The -eak word family gathers words ending in -eak, most commonly pronounced /ēk/ as in beak, leak, and speak. Because the ending stays the same, readers can swap beginnings to build many words-sneak, freak, bleak, and more. This predictability helps students decode quickly and check for meaning with the picture or sentence. Word families also support spelling: once you know one, many others feel familiar. That familiarity speeds up fluent reading.

There are a few pronunciation quirks to notice. While most -eak words say /ēk/, a couple of high-frequency ones-break and steak-use the long /ā/ sound. Talking about these exceptions builds flexible readers who look and think, not just memorize. You can practice by sorting words into “sounds like /ēk/” and “sounds like /ā/.” Recognizing both the rule and the exceptions is part of real-world reading.

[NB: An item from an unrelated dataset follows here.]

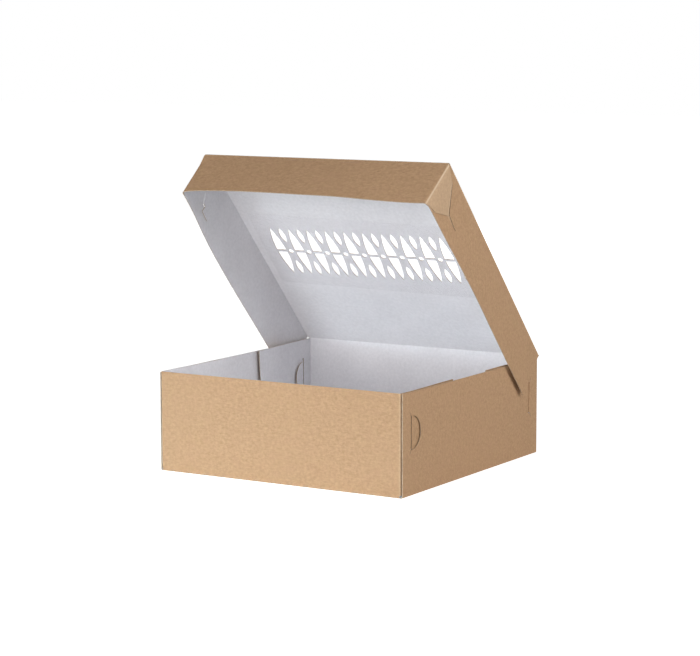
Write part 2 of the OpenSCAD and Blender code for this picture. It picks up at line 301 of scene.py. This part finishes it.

You’ll meet -eak words in many parts of speech: nouns (beak, leak, streak), verbs (speak, sneak, tweak, break), and adjectives (bleak, weak). They pop up in nature stories, science texts, and everyday talk: “the leak in the sink,” “a peak view,” “mice squeak.” Practicing this family strengthens phonics, vocabulary, and comprehension together. Once learners feel fluent with -eak, they’re ready to transfer the strategy to other endings with confidence.

Word List for the -eak Word Family

Word List

beak, bleak, break, creak, freak, leak, peak, speak, squeak, sneak, streak, tweak, weak

Example Sentences

The bird’s beak made a squeak on the glass by the tall peak.

We will speak about the leak and the thin, weak hose.

Do not sneak on the trail; a small break could spoil our streak.